Pieces like the Guerrilla Girls‘s “Do women have to be naked to get into the Met. Museum?” poster, and their work more generally, are certainly influential on my way of thinking. I was also, however, thinking about recent events in the comics world, like how no women were nominated for the Palme D’Or lifetime achievement in comics award at the Angoulême festival in France, and then, when there was outcry, the director responded by saying that there were few women in comics, just as there are few women in the Louvre. It’s exhausting.
BS: How did you choose which artists to include? Were you mostly drawn to extremes of ugliness and hotness? Also, your cover image is a riff on Picasso’s “Les Demoiselles d’Avignon,” and yet Picasso is not evaluated in the book.Why?
JC: One of the few rules that I set out for myself was that I could not immediately call to mind what the artist looked like. So, artists like Picasso, Warhol, and Pollock were off the table. They are too iconic, too recognizable.
There are, unfortunately, thousands of artists who needed to be cut from the book, though this means that I can spend the rest of my career working on sequels to fill in the art historical gaps. I’m hoping it will turn in to the Fast and Furious of book series.
BS: True to Canada’s cultural quota system, you’ve included a section devoted to Canadian artists. How did you select the four artists featured therein, and would you indulge me and give your “hot or not” verdicts on Tom Thomson and Alexander Colville?
JC: Yes, Cancon is very important to me! I have, herein, included verdicts on Thomson and Colville previously unpublished, so that inquiring minds can know.
And, in the grand tradition of Canada laying claim to all notable people who ever set foot there (see: Heritage Minutes), I was happy to include the Canadian-born American Philip Guston in the Canadian section.
BS: Your book’s first two sections are devoted to relatively clear categories of art — Canadian and geometric abstraction — but then the sections get very subjective.

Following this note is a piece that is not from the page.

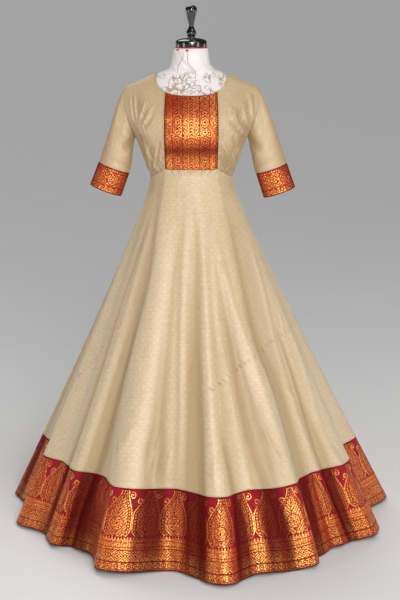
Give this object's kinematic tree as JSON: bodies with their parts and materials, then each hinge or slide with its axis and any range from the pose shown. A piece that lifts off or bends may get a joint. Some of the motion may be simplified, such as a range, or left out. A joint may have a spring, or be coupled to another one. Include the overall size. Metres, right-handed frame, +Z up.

How did you settle on these particular groupings?
JC: Initially the book did not have sections, an introduction, or a postscript. This format, however, felt very abrupt, so I wanted a way of making the information work together, which is how I decided to position myself within the text as a docent. The next logical step was to divide the work into sections of a museum. I had already completed the interior pages, however, so I needed to develop sections that felt correct for the artists I had chosen.
Frankly, “erotic freaks” feels like an apt (if too direct) way to assess the unending series of paintings in the Art Institute of Chicago where women’s nipples have mysteriously popped out of their dresses. I have had human breasts for like 16 years and that has never come close to happening to me, particularly not while sitting for a portrait, at which point, it seems like you could easily say “Hey, hold on a sec; let me pull this shirt up.”
BS: Your book does not include any living artists. Is this because you wanted to focus on more canonical figures, or were you concerned about hurting living artists’ feelings? Couldn’t you have included Georg Baselitz and then made light of his outer and inner ugliness?
JC: It was a bit of both of these things. I like the idea of throwing my body against the canon, of positing my shallow judgements on their looks as the most important record of art of the preceding century. I can make fun of Matisse forever and he’ll never know or care. I also am a sensitive person and did not want to hurt artists’ feelings. Which, considering that Baselitz dismissed the work of straight up half the population because of their genitals, is probably not something I should have cared about.